Let me summarise the unique soldierly sentiment that prompts monumental acts of heroism with two examples, one fictional from a movie and another a real-life one. In a memorable scene in the 2014 Hollywood war movie “Fury”, Brad Pitt in his lead role as a sergeant in the US tank corps, finds himself in a dilemmatic situation with a single immobilised tank with its armaments still intact, facing an overwhelming enemy horde advancing on him. His crew wants to abandon the tank and ‘go home’, whereas he feels honour bound to carry on the fight as long as he can. ‘This is my home’, he tells the crew. ‘And this where I will stay’, motivating them to join him. But for one youngster who survives providentially, the entire crew perishes in their heroic last stand. No one sang ‘America the Great’ there. At home, in a real-life instance during the 1971 War, we had Second Lieutenant Arun Khetarpal, facing an enemy tank column, with his single immobilized tank, being ordered by his commanding officer to abandon his tank, and the young officer’s iconic last transmission in response ‘My gun is still firing Sir’, before being killed in action.
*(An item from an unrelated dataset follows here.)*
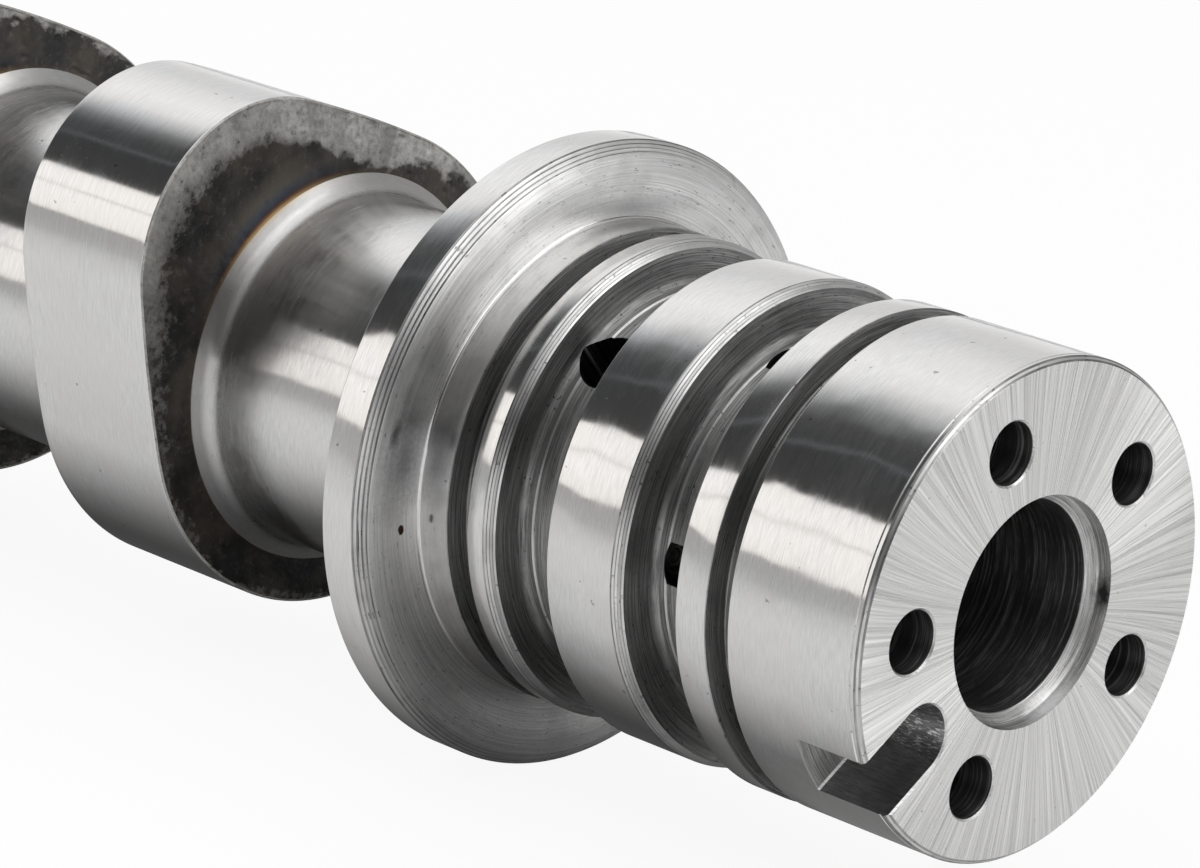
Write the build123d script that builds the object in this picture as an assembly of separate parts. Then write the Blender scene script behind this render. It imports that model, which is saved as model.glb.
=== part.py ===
"""Camshaft for an inline four: one casting with eight lobes and an oil-fed front journal.

The shaft lies along X with its drive end at +X. The origin is the centre of the front face.
Stations are distances behind that face. A clock angle is 0 at +Z and grows towards +Y,
which is clockwise for someone who faces the drive end. All lengths are in millimetres.
"""
from build123d import *
from math import acos, cos, radians, sin, sqrt, tan
import os

# Front journal, from the front face to the thrust face
JOURNAL_R = 17.5
FACE_CHAMFER = 0.35
NOSE_LAND = 11.4
SEAL_GROOVE_WIDTH = 2.0
SEAL_GROOVE_DEPTH = 1.9
NARROW_LAND = 2.7
OIL_GROOVE_WIDTH = 6.0
OIL_GROOVE_DEPTH = 3.5
OIL_CHAMFER_LENGTH = 0.8
OIL_CHAMFER_DEPTH = 0.45
WIDE_LAND = 6.0
REAR_OIL_GROOVE_WIDTH = 6.2
REAR_OIL_GROOVE_DEPTH = 3.1
REAR_SEAL_LAND = 1.5
THRUST_LAND = 2.8

# Thrust flange
FLANGE_R = 23.1
FLANGE_WIDTH = 4.1
FLANGE_CHAMFER_LENGTH = 0.8
FLANGE_CHAMFER_DEPTH = 1.0
FLANGE_REAR_CHAMFER = 0.4

# Shaft behind the flange
SHAFT_R = 13.5
CAST_SHAFT_R = 12.5
GROUND_FLARE_LENGTH = 0.65
GROUND_FLARE_RISE = 1.4
CAST_FLARE_LENGTH = 3.0
CAST_FLARE_RISE = 2.4
FLANGE_TO_FIRST_LOBE = 22.7
REAR_JOURNAL_LENGTH = 20.0
REAR_CHAMFER = 1.0
CENTRE_HOLE_R = 2.5
CENTRE_HOLE_ANGLE = 60

# Lobes: a base circle, a nose circle and two convex flanks that touch both
BASE_R = 18.3
NOSE_R = 12.0
NOSE_OFFSET = 12.7
FLANK_R = 105.0
LOBE_WIDTH = 13.4
LOBE_CHAMFER = 0.4
LOBE_PAIR_PITCH = 38.4
CYLINDER_PITCH = 96.0
PAIR_CLOCK_ANGLES = (315, 45, 225, 135)

# Central bore for the bolt that holds the drive gear
PILOT_R = 8.1
PILOT_DEPTH = 1.1
BORE_R = 7.4
BORE_DEPTH = 36.0
THREAD_CORE_R = 5.25
THREAD_DEPTH = 60.0
DRILL_POINT_ANGLE = 118

# Oil passages
PASSAGE_R = 2.2
PASSAGE_CIRCLE_R = 12.3
PASSAGE_DEPTH = 20.2
PASSAGE_CLOCK_ANGLES = (45.0, 114.2, 197.9, 267.1, 337.0)
CROSS_HOLE_R = 2.25
CROSS_HOLE_FROM_LAND = 3.1
CROSS_HOLE_CLOCK_ANGLE = 315

# Locating slot in the front face
SLOT_WIDTH = 5.0
SLOT_DEPTH = 6.1
SLOT_END_CIRCLE_R = 12.5
SLOT_CLOCK_ANGLE = 232.5

# Stations along the axis
SEAL_GROOVE = NOSE_LAND
OIL_GROOVE = SEAL_GROOVE + SEAL_GROOVE_WIDTH + NARROW_LAND
MIDDLE_LAND = OIL_GROOVE + OIL_GROOVE_WIDTH
REAR_OIL_GROOVE = MIDDLE_LAND + WIDE_LAND
REAR_SEAL_GROOVE = REAR_OIL_GROOVE + REAR_OIL_GROOVE_WIDTH + REAR_SEAL_LAND
THRUST_FACE = REAR_SEAL_GROOVE + SEAL_GROOVE_WIDTH + THRUST_LAND
FLANGE_REAR = THRUST_FACE + FLANGE_WIDTH
FIRST_LOBE = FLANGE_REAR + FLANGE_TO_FIRST_LOBE
CROSS_HOLE = REAR_OIL_GROOVE + CROSS_HOLE_FROM_LAND
PAIR_STATIONS = [FIRST_LOBE + n * CYLINDER_PITCH for n in range(len(PAIR_CLOCK_ANGLES))]
LAST_LOBE_REAR = PAIR_STATIONS[-1] + LOBE_PAIR_PITCH + LOBE_WIDTH
SHAFT_LENGTH = LAST_LOBE_REAR + REAR_JOURNAL_LENGTH


def station(distance):
    """Plane across the axis: local X at clock angle 0, local Y at 90, local Z rearwards."""
    return Plane(origin=(-distance, 0, 0), x_dir=(0, 0, 1), z_dir=(-1, 0, 0))


def at_clock(radius, angle):
    """Place on a station plane at a radius and a clock angle."""
    return Pos(radius * cos(radians(angle)), radius * sin(radians(angle)), 0)


def half_section(points):
    """Face above the shaft axis inside (station, radius) points."""
    return make_face(Polyline(*[(-s, 0, r) for s, r in points], close=True))


def turned(points):
    """Solid of revolution about the shaft axis from (station, radius) points."""
    return revolve(half_section(points), Axis.X)


def seal_groove(start):
    """Square groove for one seal ring, as (station, radius) points."""
    floor = JOURNAL_R - SEAL_GROOVE_DEPTH
    end = start + SEAL_GROOVE_WIDTH
    return [(start, JOURNAL_R), (start, floor), (end, floor), (end, JOURNAL_R)]


def oil_groove(start, width, depth):
    """Wide groove with a chamfered rear edge, as (station, radius) points."""
    floor = JOURNAL_R - depth
    end = start + width
    wall = end - OIL_CHAMFER_LENGTH
    front = [(start, JOURNAL_R), (start, floor)]
    return front + [(wall, floor), (wall, JOURNAL_R - OIL_CHAMFER_DEPTH), (end, JOURNAL_R)]


def front_journal():
    """Journal with two seal grooves, two oil grooves and the thrust flange behind it."""
    points = [(0, 0), (0, JOURNAL_R - FACE_CHAMFER), (FACE_CHAMFER, JOURNAL_R)]
    points += seal_groove(SEAL_GROOVE)
    points += oil_groove(OIL_GROOVE, OIL_GROOVE_WIDTH, OIL_GROOVE_DEPTH)
    points += oil_groove(REAR_OIL_GROOVE, REAR_OIL_GROOVE_WIDTH, REAR_OIL_GROOVE_DEPTH)
    points += seal_groove(REAR_SEAL_GROOVE)
    points += [(THRUST_FACE, JOURNAL_R), (THRUST_FACE, FLANGE_R - FLANGE_CHAMFER_DEPTH)]
    points += [(THRUST_FACE + FLANGE_CHAMFER_LENGTH, FLANGE_R)]
    points += [(FLANGE_REAR - FLANGE_REAR_CHAMFER, FLANGE_R)]
    points += [(FLANGE_REAR, FLANGE_R - FLANGE_REAR_CHAMFER), (FLANGE_REAR, 0)]
    return turned(points)


def shaft_span(start, end, radius, flare_length, flare_rise):
    """Round shaft between two faces, flared out in a short cone at each face."""
    foot = radius + flare_rise
    return turned([
        (start, 0),
        (start, foot),
        (start + flare_length, radius),
        (end - flare_length, radius),
        (end, foot),
        (end, 0),
    ])


def ground_span(start, end):
    """Ground shaft or bearing journal between two faces."""
    return shaft_span(start, end, SHAFT_R, GROUND_FLARE_LENGTH, GROUND_FLARE_RISE)


def lobe_outline():
    """Lobe profile with its nose along local X, made of four tangent arcs."""
    base_gap = FLANK_R - BASE_R
    nose_gap = FLANK_R - NOSE_R
    flank_x = (base_gap**2 - nose_gap**2 + NOSE_OFFSET**2) / (2 * NOSE_OFFSET)
    flank_y = -sqrt(base_gap**2 - flank_x**2)
    nose_end = acos((NOSE_OFFSET - flank_x) / nose_gap)
    base_end = acos(-flank_x / base_gap)
    middle = (nose_end + base_end) / 2
    nose_point = (NOSE_OFFSET + NOSE_R * cos(nose_end), NOSE_R * sin(nose_end))
    flank_point = (flank_x + FLANK_R * cos(middle), flank_y + FLANK_R * sin(middle))
    base_point = (BASE_R * cos(base_end), BASE_R * sin(base_end))
    nose_top = (NOSE_OFFSET + NOSE_R, 0)
    base_bottom = (-BASE_R, 0)
    arcs = [
        ThreePointArc(mirrored(nose_point), nose_top, nose_point),
        ThreePointArc(nose_point, flank_point, base_point),
        ThreePointArc(base_point, base_bottom, mirrored(base_point)),
        ThreePointArc(mirrored(base_point), mirrored(flank_point), mirrored(nose_point)),
    ]
    return make_face(arcs)


def mirrored(point):
    """The same point on the other flank of a lobe."""
    return (point[0], -point[1])


def lobe(start, angle):
    """One lobe with its nose at a clock angle and both rims chamfered."""
    blank = extrude(station(start) * Rot(0, 0, angle) * lobe_outline(), LOBE_WIDTH)
    groups = blank.edges().group_by(Axis.X)
    return chamfer(groups[0] + groups[-1], LOBE_CHAMFER)


def lobe_pair(start, angle):
    """Two lobes of one cylinder with the ground bearing journal between them."""
    second = start + LOBE_PAIR_PITCH
    return lobe(start, angle) + ground_span(start + LOBE_WIDTH, second) + lobe(second, angle)


def cast_span(start):
    """Unmachined shaft from the rear of one pair to the front of the next."""
    rear_of_pair = start + LOBE_PAIR_PITCH + LOBE_WIDTH
    next_pair = start + CYLINDER_PITCH
    return shaft_span(rear_of_pair, next_pair, CAST_SHAFT_R, CAST_FLARE_LENGTH, CAST_FLARE_RISE)


def rear_journal():
    """Plain ground end of the shaft with a chamfered rim."""
    return turned([
        (LAST_LOBE_REAR, 0),
        (LAST_LOBE_REAR, SHAFT_R + GROUND_FLARE_RISE),
        (LAST_LOBE_REAR + GROUND_FLARE_LENGTH, SHAFT_R),
        (SHAFT_LENGTH - REAR_CHAMFER, SHAFT_R),
        (SHAFT_LENGTH, SHAFT_R - REAR_CHAMFER),
        (SHAFT_LENGTH, 0),
    ])


def drill(radius, depth):
    """Drilled hole with a conical end, along local Z from the surface inwards."""
    tip = radius / tan(radians(DRILL_POINT_ANGLE / 2))
    outline = Polyline((0, 0, 0), (radius, 0, 0), (radius, 0, depth), (0, 0, depth + tip), close=True)
    return revolve(make_face(outline), Axis.Z)


def bolt_bore():
    """Shallow pilot, plain bore and the core of the thread beyond it."""
    pilot_chamfer = PILOT_R - BORE_R
    shoulder = (BORE_R - THREAD_CORE_R) / tan(radians(DRILL_POINT_ANGLE / 2))
    tip = THREAD_CORE_R / tan(radians(DRILL_POINT_ANGLE / 2))
    return turned([
        (0, 0),
        (0, PILOT_R),
        (PILOT_DEPTH, PILOT_R),
        (PILOT_DEPTH + pilot_chamfer, BORE_R),
        (BORE_DEPTH, BORE_R),
        (BORE_DEPTH + shoulder, THREAD_CORE_R),
        (THREAD_DEPTH, THREAD_CORE_R),
        (THREAD_DEPTH + tip, 0),
    ])


def oil_passages():
    """Drillings from the front face that break into the floor of the first oil groove."""
    hole = drill(PASSAGE_R, PASSAGE_DEPTH)
    return [station(0) * at_clock(PASSAGE_CIRCLE_R, a) * hole for a in PASSAGE_CLOCK_ANGLES]


def cross_hole():
    """Radial drilling from the rear oil groove into the central bore."""
    inward = station(CROSS_HOLE) * Rot(0, 0, CROSS_HOLE_CLOCK_ANGLE) * Rot(0, 90, 0)
    return inward * Cylinder(CROSS_HOLE_R, JOURNAL_R, align=(Align.CENTER, Align.CENTER, Align.MIN))


def face_slot():
    """Slot from a round inner end out through the rim of the front face."""
    end = Pos(SLOT_END_CIRCLE_R, 0) * Circle(SLOT_WIDTH / 2)
    reach = JOURNAL_R
    lane = Pos(SLOT_END_CIRCLE_R + reach / 2, 0) * Rectangle(reach, SLOT_WIDTH)
    return extrude(station(0) * Rot(0, 0, SLOT_CLOCK_ANGLE) * (end + lane), SLOT_DEPTH)


def centre_hole():
    """Conical centre in the rear face."""
    depth = CENTRE_HOLE_R / tan(radians(CENTRE_HOLE_ANGLE / 2))
    return turned([(SHAFT_LENGTH, 0), (SHAFT_LENGTH, CENTRE_HOLE_R), (SHAFT_LENGTH - depth, 0)])


def camshaft():
    """The whole shaft as one solid."""
    body = front_journal()
    body += ground_span(FLANGE_REAR, FIRST_LOBE)
    for start, angle in zip(PAIR_STATIONS, PAIR_CLOCK_ANGLES):
        body += lobe_pair(start, angle)
    for start in PAIR_STATIONS[:-1]:
        body += cast_span(start)
    body += rear_journal()
    body -= bolt_bore()
    for hole in oil_passages():
        body -= hole
    body -= cross_hole()
    body -= face_slot()
    return body - centre_hole()


os.makedirs("parts", exist_ok=True)
export_step(camshaft(), "parts/camshaft.step")
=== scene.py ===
"""A cast and ground camshaft on a pale studio floor.

The shaft lies along X with its drive end at +X and the centre of its front face at the origin.
Lengths are millimetres where a comment doesn't say metres, and the meshes are made in metres.
A station is the distance behind the front face. A clock angle is 0 at +Z and grows towards +Y.
"""
from math import acos, cos, hypot, pi, radians, sin, sqrt, tan

import bpy
import numpy as np
from mathutils import Matrix


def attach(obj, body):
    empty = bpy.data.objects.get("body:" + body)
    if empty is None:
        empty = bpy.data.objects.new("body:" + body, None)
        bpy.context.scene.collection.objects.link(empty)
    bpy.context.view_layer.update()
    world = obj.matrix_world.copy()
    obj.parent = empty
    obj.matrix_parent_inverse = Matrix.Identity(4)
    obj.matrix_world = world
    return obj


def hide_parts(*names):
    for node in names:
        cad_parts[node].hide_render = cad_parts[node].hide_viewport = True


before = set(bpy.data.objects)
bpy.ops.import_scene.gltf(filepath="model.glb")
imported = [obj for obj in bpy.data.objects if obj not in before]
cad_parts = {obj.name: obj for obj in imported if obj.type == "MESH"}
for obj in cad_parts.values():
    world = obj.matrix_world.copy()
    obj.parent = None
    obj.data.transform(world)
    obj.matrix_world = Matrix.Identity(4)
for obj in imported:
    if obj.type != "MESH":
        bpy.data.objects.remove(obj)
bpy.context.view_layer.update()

MM = 0.001

# Front journal. Grooves and edge line: start, end, depth. Facets: station, drop. Ridges: count, height
JOURNAL_R = 17.5
FACE_CHAMFER = 0.35
FACE_CHAMFER_FACETS = ((0.13, 0.22), (0.25, 0.1))
EDGE_LINE = (0.62, 0.76, 0.06)
SEAL_GROOVE_DEPTH = 1.9
SEAL_GROOVES = ((11.4, 13.4), (35.8, 37.8))
OIL_GROOVES = ((16.1, 22.1, 3.5), (28.1, 34.3, 3.1))
OIL_CHAMFER_LENGTH = 0.8
OIL_CHAMFER_DEPTH = 0.45
OIL_CHAMFER_RIDGES = (4, 0.05)
THRUST_FACE = 40.6
FLANGE_R = 23.1
FLANGE_REAR = 44.7
FLANGE_CHAMFER_LENGTH = 0.8
FLANGE_CHAMFER_DEPTH = 1.0
FLANGE_CHAMFER_RIDGES = (4, 0.06)
FLANGE_REAR_CHAMFER = 0.4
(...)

Both these utterances symbolize the unique mindset of a soldier, which makes it sacrilegious for him to abandon his post while there is still a fighting chance, however thin it may be, be it an infantryman holding an outpost, a tank man or a gunner in action, the captain of a warship in battle or a fighter pilot on a mission. Added to this is the all-important factor of collective bravery, the proverbial attitude of ‘all for one, and one for all’ which creates the esprit de corps. For a war movie to be truly successful, it must reflect these essential elements that motivate a soldier to fight regardless of the risks. Patriotism is there, but that is not what comes to the fore when the fight is on and the chips are down.